All the various data that exists in siloes (or: companies) on individuals, if put together, would likely map out each individual in ways that would make profound understandings of them possible. And that’s today, right now; imagine the extent to which that will multiply in five-to-ten years, then again in 20 years, as our use of digital technology increases and more and more smart services become available. Using that information in a cross-referenced way, across and between all businesses, both in the interests of the individual and to greatly enhance the efficiency of those businesses, would seem to suggest a future model for retail wholly appropriate to the challenges of the age. Maintaining our current approach, where millions of businesses act as millions of little siloes, each shielding their own little jigsaw piece of each individual, essentially ignores what digital technology does.
Genuine personalisation, when you really think about it, at scale and intelligently implemented, feels less like a marketing term, more like a governing system.
Changing the rules
Of course, this level of change seems very radical, but actually all I am suggesting is we follow rational retail principles. The current solutions to the high street tend to focus heavily on making retail more amenable for business (reduce rents / taxes, force people back into shops etc). The focus of retail has always been, and should always be, on the customer. That logic doesn’t need to change.
What does need to change is our reliance on marketing terms as a replacement for actual, meaningful shifts in operations – talking about ‘customer-centricity’ or whatever the buzz term replacing omnichannel is this week. It means picking out some of the conventional wisdom – the things we assume to be natural or inevitable – and assessing whether they are still, in fact, valid. Because at the moment, they aren’t doing a great deal to reposition retail for the 21st century.
Retail, today, remains a game of accidental connections; we manufacture and supply things based on perceived demand, which is by definition a generic concept. An infrastructure in which everything that happens turns into data to be cross-referenced, contextualised and understood demands a reappraisal of the fundamentals that underpin it, because the system of value we use currently was not designed with it in place.
To start this process, we have to consider whether conventional retail business logic still stacks up, otherwise we know that we will be trying to rebuild retail on shaky foundations. And the most fundamental of these relates to how we determine value.
Interactions between business and individual
Under a monetary system, a thing is said to be ‘worth’ something. Value has to be situated within that thing – it has to exist somewhere for it to be calculated consistently. Hence we say ‘this car is valued at £5,999’. That is what it is worth, based on a number of factors relating to its manufacture and supply, and an individual needs to be able to possess that amount of money (or be able to qualify for sufficient credit) to purchase it. That is where value sits; in the transaction.
Is that location still relevant, given the changes brought about by modern technology?
The individual, in this context, is defined as a ‘consumer’ – a pre-web definition of individual, who exists in a complex supply chain but is always positioned at the end of business sequences, where they consume the products and services that businesses have created. They are not recognised as individuals and have no direct involvement at any other stage of business processes – such as planning, design or supply.

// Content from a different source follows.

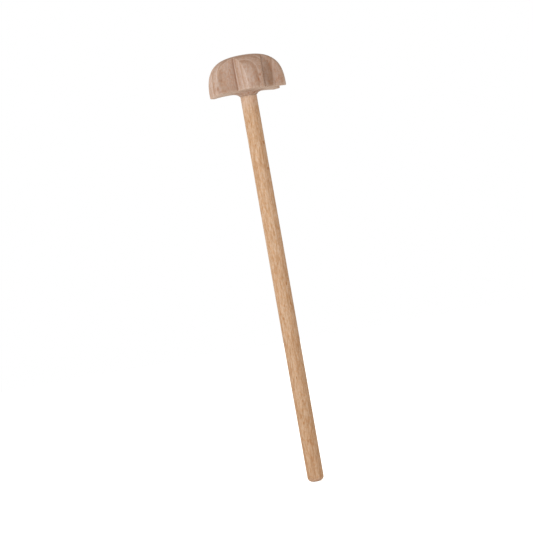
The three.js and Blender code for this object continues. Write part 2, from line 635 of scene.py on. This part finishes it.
def beech_material(name, look, grain, strengths):
    """Bare sanded beech. grain holds the Beech Grain group's own values, and strengths says
    how much each of its masks shows. The mesh's own masks are wear_and_painted_light (rubbed
    edges and painted light, paler), grime_and_painted_shade (grime and painted shade, darker) and mark
    (small stains)."""
    material = bpy.data.materials.new(name)
    material.use_nodes = True
    material.node_tree.nodes.clear()
    n = Nodes(material.node_tree)
    place_on = n.add("ShaderNodeTexCoord").outputs["Object"]
    point = n.vector("MULTIPLY", place_on, (1000.0, 1000.0, 1000.0))
    group = shared_group("Beech Grain", beech_group)
    made = n.add("ShaderNodeGroup", {"Point": point, **grain}, node_tree=group).outputs

    spread = strengths["fibre_spread"]
    fibre_share = n.ramp(made["Fibres"], 0.5 - spread, 0.5 + spread)
    colour = n.mix(fibre_share, opaque(look.deep), opaque(look.pale))
    mottle = n.math("MULTIPLY", made["Mottle"], strengths["mottle"])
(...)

When an individual can be understood comprehensively, they cease to be the end-consumer. They instead can potentially become, by virtue of their connectedness to everything, involved in the planning, design and supply of products and services – consciously or unconsciously – because there is an on-going and, arguably, endless stream of information created that says what happened before, during and after the connection was made between individual and thing.

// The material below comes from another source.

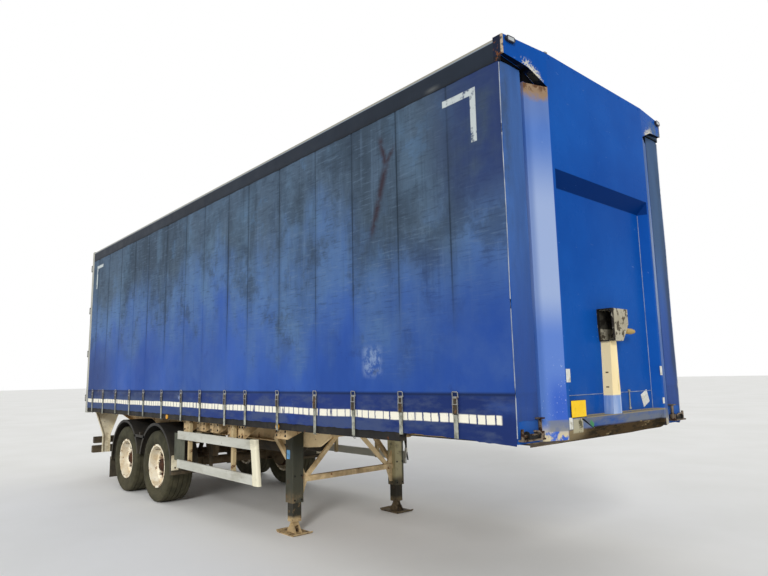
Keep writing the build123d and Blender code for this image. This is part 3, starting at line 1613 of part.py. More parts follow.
# Mudguard stays: one under the bridge, and a post with an arm at each end
stay_top_z = beam_low_z + 2 * stay_size
with BuildPart() as mudguard_stays:
    with Locations((wheel_mid_x, (hanger_outer_y + stay_outer_y) / 2, beam_low_z - stay_size / 2)):
        Box(stay_size, stay_outer_y - hanger_outer_y, stay_size)
    for stay_x in (
        wheel_xs[0] + guard_reach + stay_size / 2,
        wheel_xs[1] - guard_reach - stay_size / 2,
    ):
        with Locations((stay_x, (beam_outer_y + stay_outer_y) / 2, guard_low_z + stay_size / 2)):
            Box(stay_size, stay_outer_y - beam_outer_y, stay_size)
        with Locations((stay_x, beam_outer_y + stay_size / 2, (guard_low_z + stay_top_z) / 2)):
            Box(stay_size, stay_size, stay_top_z - guard_low_z)
    mirror(about=Plane.XZ)
finish(mudguard_stays, "mudguard_stays")
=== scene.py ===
import bpy
import bmesh
from math import cos, exp, pi, radians, sin
from random import Random
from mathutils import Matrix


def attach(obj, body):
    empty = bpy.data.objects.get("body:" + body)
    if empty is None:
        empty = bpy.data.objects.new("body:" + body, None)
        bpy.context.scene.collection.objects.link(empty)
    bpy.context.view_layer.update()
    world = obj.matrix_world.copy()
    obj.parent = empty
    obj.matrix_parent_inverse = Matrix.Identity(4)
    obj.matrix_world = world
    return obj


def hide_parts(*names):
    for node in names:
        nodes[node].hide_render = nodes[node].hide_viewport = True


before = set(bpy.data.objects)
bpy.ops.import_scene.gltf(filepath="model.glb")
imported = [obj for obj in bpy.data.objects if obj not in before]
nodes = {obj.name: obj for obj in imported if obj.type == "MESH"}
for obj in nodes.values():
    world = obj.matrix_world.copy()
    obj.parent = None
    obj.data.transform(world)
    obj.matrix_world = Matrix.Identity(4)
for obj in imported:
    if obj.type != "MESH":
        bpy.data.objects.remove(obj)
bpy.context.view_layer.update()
from types import SimpleNamespace
from mathutils import Matrix, Vector

scene = bpy.context.scene

# Places shared with the CAD, in metres; the near side of the photograph is the right one, -y
FRONT_X = 4.928
RECESS_X = FRONT_X - 0.08
CURTAIN_FRONT_X = FRONT_X - 0.083
CURTAIN_REAR_X = FRONT_X - 9.73
CURTAIN_LOW_Z, CURTAIN_HIGH_Z, RETURN_LOW_Z = 1.25, 3.985, 1.41
STRAP_SLACK = (0, -34, -45, -82, -31, 21, -113, -66, -118, -73, 2, -23, 2, 32, 0)
STRAP_XS = [FRONT_X - (622 + 628 * i + slack) / 1000 for i, slack in enumerate(STRAP_SLACK)]
BOW_XS = [FRONT_X - 0.13 - (i + 1) * 9.6 / 9 for i in range(8)]
AXLE_XS = {"front": FRONT_X - 6.465, "rear": FRONT_X - 7.725}
WHEEL_Y, WHEEL_Z, TYRE_RADIUS = 1.055, 0.5, 0.5
LEG_X, LEG_Y = FRONT_X - 3.55, 0.775
SIDES = {"left": 1, "right": -1}
AHEAD, BACK = (1, 0, 0), (-1, 0, 0)

# Marks on the curtain: its four corner bars, and the forked stain as slanted lines with their
# (offset, slope, width, low, high, softness)
CORNER_MARKS = (((4.268, 4.608), (3.815, 3.87)), ((4.553, 4.608), (3.44, 3.87)),
                ((-4.602, -4.252), (3.815, 3.87)), ((-4.602, -4.547), (3.44, 3.87)))
STAIN = ((2.41, 0.33, 0.07, 2.95, 3.56, 0.08), (4.5, -0.26, 0.06, 3.5, 3.8, 0.05),
         (0.74, 0.8, 0.06, 3.52, 3.68, 0.05))
STRIPE_LOW_Z, STRIPE_HIGH_Z = 1.353, 1.416
BAND_SEAM_Z = 1.558
DIP_Y, DIP_Z = 1.0, 3.998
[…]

In this situation, it doesn’t make sense for retailers to own the information about that connection (the ‘during’), and ignore the ‘before’ and ‘after’ because other companies (or: data siloes) own that information. The retailer takes on a level of responsibility, so they are able to assess the accuracy and relevance of the connection made. If an individual purchases an item due to the way it was cleverly marketed to them, but never uses it, there is very little value accrued for any business – or individual – involved. The whole process was, in essence, a waste of time and resource, but if when such mismatches are made the retailer takes it back to find a better connection, value can start to be produced again.
Only through looking at the full end-to-end lifecycle of each item in detail can we begin to understand value in a modern sense. ‘We sold this at X price’ seems wholly insufficient now as an assessment of the value produced.

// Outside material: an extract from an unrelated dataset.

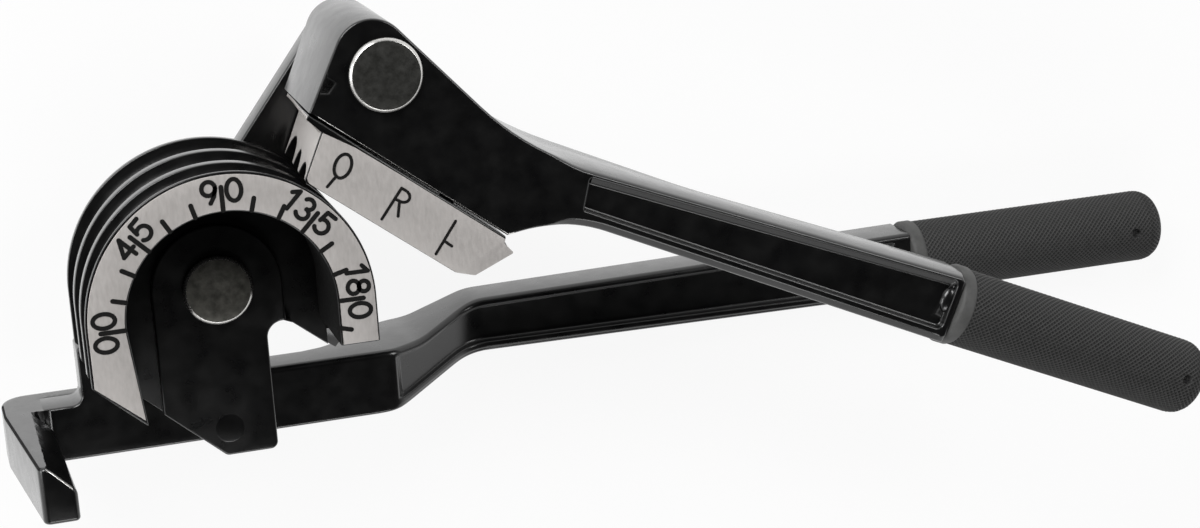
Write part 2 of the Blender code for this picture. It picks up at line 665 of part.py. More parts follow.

Metrics should be specific to individuals, not businesses
Central to enabling this is a shift in where metrics apply. Even in a situation today where all data siloes within a business have been removed (ie all systems communicate seamlessly, the underlying processes between departments support it etc), the accuracy of that personalisation is still highly restrictive – due to the fact that the view the specific retailer has of that customer is necessarily limited to engagements they have had with them. It does not cover engagements that customer had in the lead up to, or subsequent to, the interaction between retailer and customer, perhaps involving multiple other businesses.
The most logical way to remove such unnecessary inefficiencies – given that so much complementary data exists elsewhere – is to acknowledge that metrics can only reveal accurate readings if they are specific to each individual rather than specific to a business’ engagements with that individual; so the success of any business activity only has any value in relation to what it achieves for a specific individual, not what it achieves for itself in the process.
In the 2020s retail is going to change past recognition; over the past decade it has evolved in a way that hasn’t really taken the customer with it. Shifting higher volumes of items at lower prices, faster and faster, was a successful model for a period, but that approach is simply not consistent with the extreme pressure retailers are now under to greatly improve their environmental performance. Retail appears to be heading toward some kind of low point at the moment, but that doesn’t suggest a bounce-back is imminent; the change has to be a lot more profound than any plans have seemed to date.
This institute has been set up to explore these ideas in detail, to stimulate debate and identify models for retail in the 21st century that are, admittedly, radical, but necessarily so – the model we are operating today, and principles that inform it, has become so obviously redundant that radical approaches actually seem more rational. It is the sensible, tried-and-tested, slow-and-steady, easy-does-it approaches that are foolish in this context.
People working in business today often tell us that data is everything in the modern world. This institute exists to extend that logic – because, if that is true, then businesses don’t need economics to determine value anymore; we need to acknowledge that data can be an end in itself.